Some homeowners underwater on their home loan — meaning they owe more on the mortgage than the home’s current value — are turning to “strategic defaults” in which they simply walk away from mortgage debt.
But financial experts warn the cost of skipping out on mortgage debt can be high.
The American Bankers Association recently warned homeowners about the consequences of strategic default, including the possibility of the bank obtaining a judgment to pursue the homeowner’s assets, such as bank accounts, cars and investments.
A foreclosure — regardless of whether it is because of a strategic default or other circumstances — also has a negative impact on a consumer’s credit score.
“A foreclosure is one of the stronger predictors of future credit risk,” says Craig Watts, public affairs director of FICO.
Foreclosures remain on a credit report for seven years, with the impact gradually lessening over time.
“For someone who has a foreclosure on (his or) her credit report, (his or) her FICO score can generally begin to recover after a couple of years, assuming the consumer stays current with (his or) her payments on all (his or) her other credit accounts,” Watts says.
Watts says the impact of a foreclosure on a credit score depends on other factors in the borrower’s credit history. The ABA says a foreclosure drops a FICO score by 100 to 400 points.
Difficulty getting new mortgage
In addition, a voluntary foreclosure can impact a homeowner’s ability to qualify for a new mortgage for years to come.
Peter Fredman, a Berkeley, Calif., consumer attorney, says Fannie Mae and Freddie Mac will not approve a mortgage within four years after foreclosure, while the ABA says it can take three to seven years to qualify for a new mortgage.
In addition, mortgage giant Fannie Mae recently announced a tough new sanction on people who deliberately default on their mortgages. Such borrowers will be ineligible for a new Fannie-backed mortgage for seven years after the date of foreclosure.
Tax liability is another potential danger of defaulting. Although the Mortgage Forgiveness Debt Relief Act of 2007 (extended through 2012) offers widespread protection from federal taxes following a foreclosure, state taxes still may be due on unpaid debt.
A lender can also pursue the remaining debt from an unpaid loan by obtaining a deficiency judgment against the delinquent borrower, or may work with a collection agency to recoup losses.
And of course, ethical questions surround strategic defaults. A survey by Trulia.com and RealtyTrac found that 59 percent of homeowners would not consider defaulting no matter how much their mortgage was underwater, although another 41 percent of homeowners said they would consider a default.
Less risky in some states
Despite the potential negative consequences of a strategic default, the move is less risky in some states than others.

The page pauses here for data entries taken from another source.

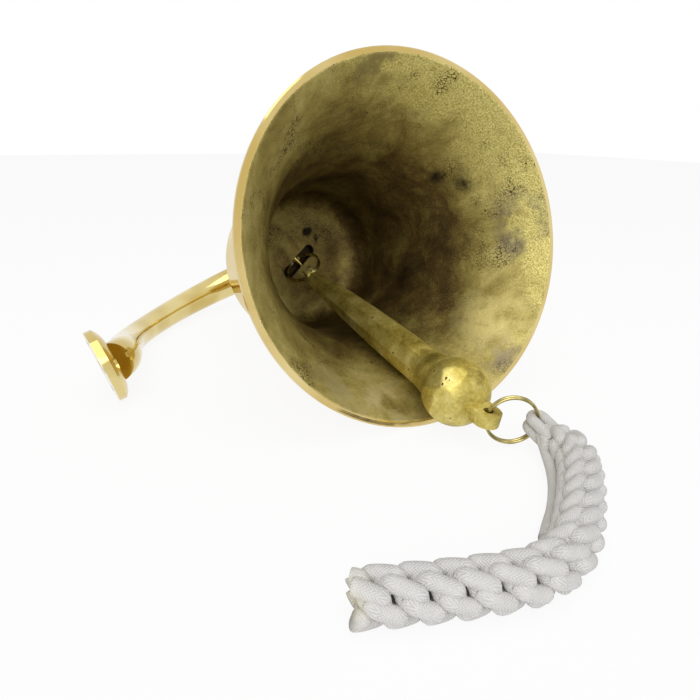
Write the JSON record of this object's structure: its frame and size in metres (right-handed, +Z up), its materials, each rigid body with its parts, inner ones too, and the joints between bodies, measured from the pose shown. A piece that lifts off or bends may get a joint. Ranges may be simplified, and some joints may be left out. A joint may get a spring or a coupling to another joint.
{
  "type": "wall-bracket bell",
  "caption": "Brass bell on a swan-neck wall bracket with round wall plate, hung clapper, split rings and braided lanyard.",
  "frame": {"origin": "centre of the bell's, bracket's, rings' and clapper's bounding box in X and Y, on the table it lies on (lowest point of the rim) in Z; the cord is left out", "axes": "+Z up from the table, +Y the horizontal direction from the mouth to the crown, +X away from the wall plate"},
  "size_m": [0.2636, 0.4135, 0.194],
  "materials": {
    "cast_brass": "polished outside, rough sand cast inside",
    "turned_brass": "polished",
    "brass_wire": "drawn wire, lightly tarnished",
    "steel": "ground",
    "cotton_cord": "braided cotton"
  },
  "bodies": {
    "bell": {"bell_body": "cast_brass", "crown_pin": "steel", "crown_stud": "turned_brass", "crown_washer": "turned_brass", "bracket_arm": "cast_brass", "wall_plate": "turned_brass", "plate_screw": "turned_brass"},
    "ring_top": {"hanging_ring": "brass_wire"},
    "striker": {"clapper": "cast_brass"},
    "ring_low": {"pull_ring": "brass_wire"},
    "cord": {"lanyard": "cotton_cord"}
  },
  "joints": [
    {"name": "ring_hang", "type": "hinge", "parent": "bell", "child": "ring_top", "pos_m": [0.03183, 0.0696, 0.05527], "axis": [-0.7634, -0.1639, -0.6248], "range_deg": [0, 18]},
    {"name": "clapper_swing", "type": "hinge", "parent": "ring_top", "child": "striker", "pos_m": [0.03291, 0.0477, 0.04902], "axis": [-0.8119, 0.0598, -0.5807], "range_deg": [0, 26]},
    {"name": "pull_ring_swing", "type": "hinge", "parent": "striker", "child": "ring_low", "pos_m": [0.04083, -0.14867, 0.01773], "axis": [0.0897, -0.1532, 0.9841], "range_deg": [-45, 0]},
    {"name": "lanyard_swing", "type": "hinge", "parent": "ring_low", "child": "cord", "pos_m": [0.06398, -0.16072, 0.01375], "axis": [0, 0, 1], "range_deg": [-15, 15]}
  ]
}
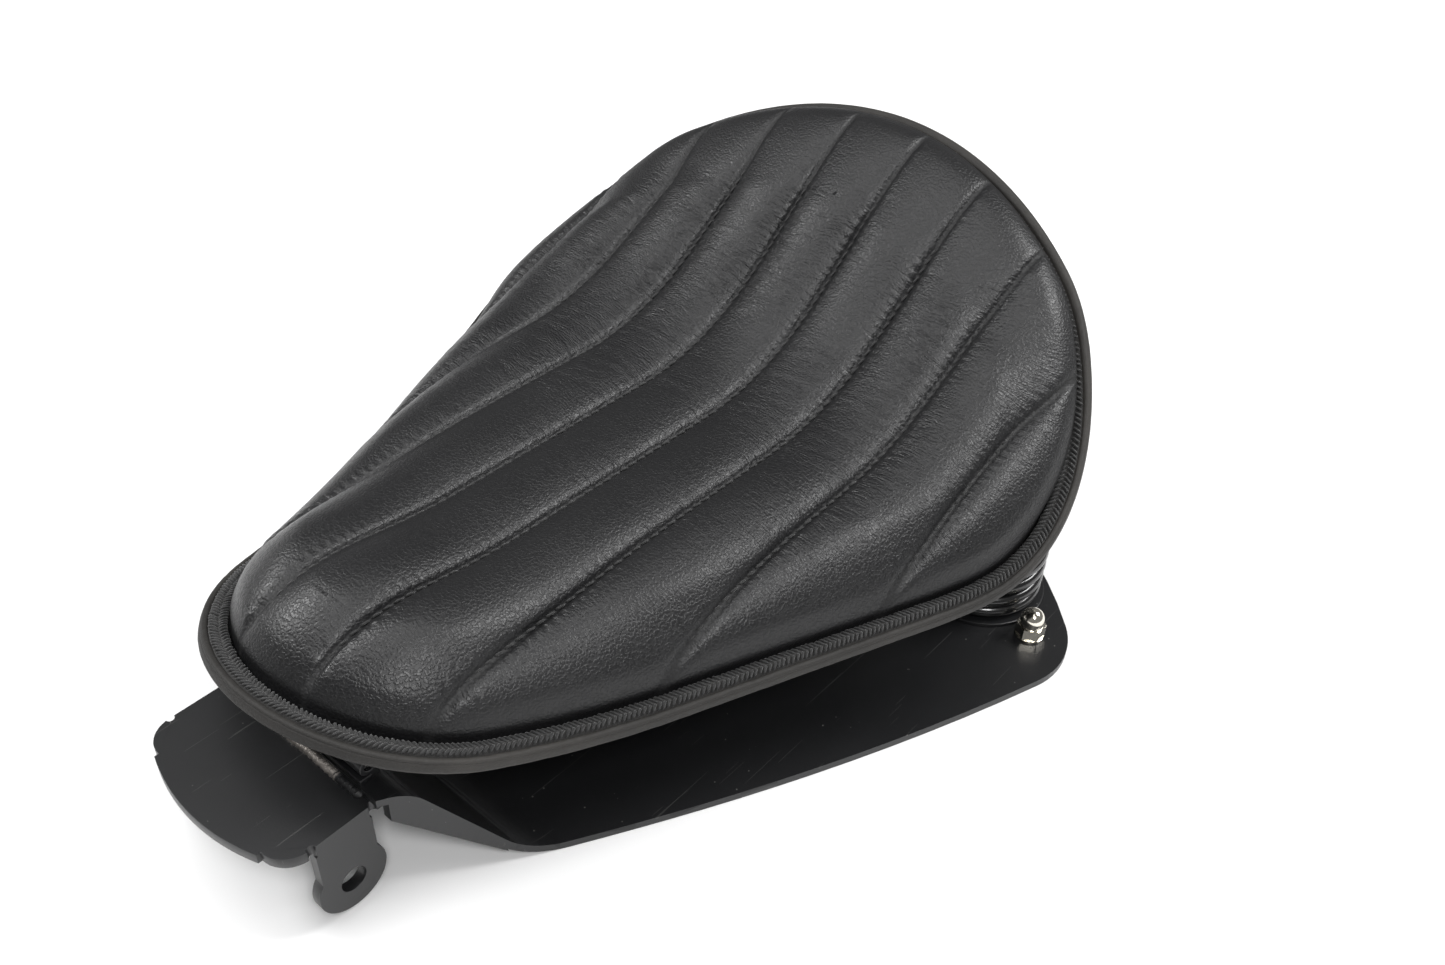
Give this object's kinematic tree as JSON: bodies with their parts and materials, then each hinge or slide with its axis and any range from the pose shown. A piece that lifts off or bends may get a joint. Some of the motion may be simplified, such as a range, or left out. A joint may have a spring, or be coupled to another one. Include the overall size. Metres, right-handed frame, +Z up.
{
  "type": "motorcycle seat",
  "caption": "Sprung solo motorcycle seat: channelled leather cushion on a curved pan, hinged at the nose on a pressed base plate with a two-eared front bracket and coil springs at the back.",
  "frame": {"origin": "on the axis of the front bracket's bolt holes, midway between the two ears", "axes": "+X forward to the nose, +Y to the rider's left along the bolt axis, +Z up, square to the base plate's floor"},
  "size_m": [0.3476, 0.294, 0.152],
  "materials": {
    "black_steel": "satin powder coat",
    "spring_steel": "gloss black",
    "zinc": "zinc plated",
    "nickel": "bright nickel",
    "weld": "weld bead partly bare",
    "black_leather": "satin, fine grain",
    "edge_leather": "raw cut edge, matt",
    "thread": "black cord",
    "foam": "open foam"
  },
  "bodies": {
    "base": {"base_plate": "black_steel", "front_bracket": "black_steel", "bracket_weld": "weld", "hinge_lower_leaf": "black_steel", "hinge_pin": "zinc", "rear_fixing_screws": "zinc", "rear_fixing_washers": "zinc", "rear_dome_nuts": "nickel", "lower_spring_studs": "zinc", "lower_spring_seats": "black_steel", "lower_spring_nuts": "zinc", "spring_left": "spring_steel", "spring_right": "spring_steel"},
    "seat": {"seat_pan": "black_steel", "spring_perches": "black_steel", "upper_spring_studs": "zinc", "upper_spring_seats": "black_steel", "upper_spring_nuts": "zinc", "hinge_upper_leaf": "black_steel", "hinge_bolts": "zinc", "pan_tee_nuts": "zinc", "foam_pad": "foam", "leather_cover": "black_leather", "binding_upper": "black_leather", "binding_edge": "edge_leather", "binding_lower": "edge_leather", "edge_stitching": "thread"}
  },
  "joints": [
    {"name": "nose_hinge", "type": "hinge", "parent": "base", "child": "seat", "pos_m": [-0.0155, 0, 0.0348], "axis": [0, -1, 0], "range_deg": [0, 2.4], "stiffness_Nm_per_rad": 1700, "springref_deg": -0.57, "deforming": ["spring_left", "spring_right"]}
  ]
}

“The first question for anyone considering a strategic default is whether the homeowners will be liable for the debt anyway,” says Fredman. “Each state has different rules.”
Non-recourse laws protect homeowners in some states. When a borrower defaults in one of these states, the lender can take the home through a foreclosure but has no right to any other borrower assets. (Home equity loans are not eligible for this protection unless they were used as part of the home purchase.)
According to research from the Federal Reserve Bank of Atlanta, 11 states are “non-recourse” states: Alaska, Arizona, California, Iowa, Minnesota, Montana, North Carolina, North Dakota, Oregon, Washington and Wisconsin.
“In California, we have some of the best anti-deficiency rules around, so banks can foreclose on the home but cannot get any other judgment to claim additional assets,” Fredman says.
In some areas, lenders are so overwhelmed with defaulting customers that homeowners can live in their homes for free for months or even a year or more before the foreclosure is complete.
The average length of time from default to eviction is 400 days in California, Fredman says.
Price of freedom
The potential consequences of strategic default cannot deter some homeowners from taking the plunge, says Frank Pallotta, executive vice president and managing director of the Loan Value Group in Rumson, N.J.
“While everyone understands the credit score impact of a strategic default, most borrowers don’t seem to care,” Pallotta says. “They think a 200-point hit on their credit score cannot offset the benefit of living for as long as 18 months rent- and mortgage-free. They see strategic default as a form of financial freedom, especially if they live in a non-recourse state and know someone who has done this.”
Fredman — who developed the “Should I Pay or Should I Go” Web calculator to help consumers evaluate the wisdom of a strategic default — says homeowners considering a strategic default should research state regulations about loan defaults and tax laws. Even non-recourse states have various laws that can impact defaulting borrowers, he says.
“I also think everyone should consult an attorney and probably an accountant, too, because the relative cost of these professionals is not nearly as high as the potential cost of making a mistake,” he says.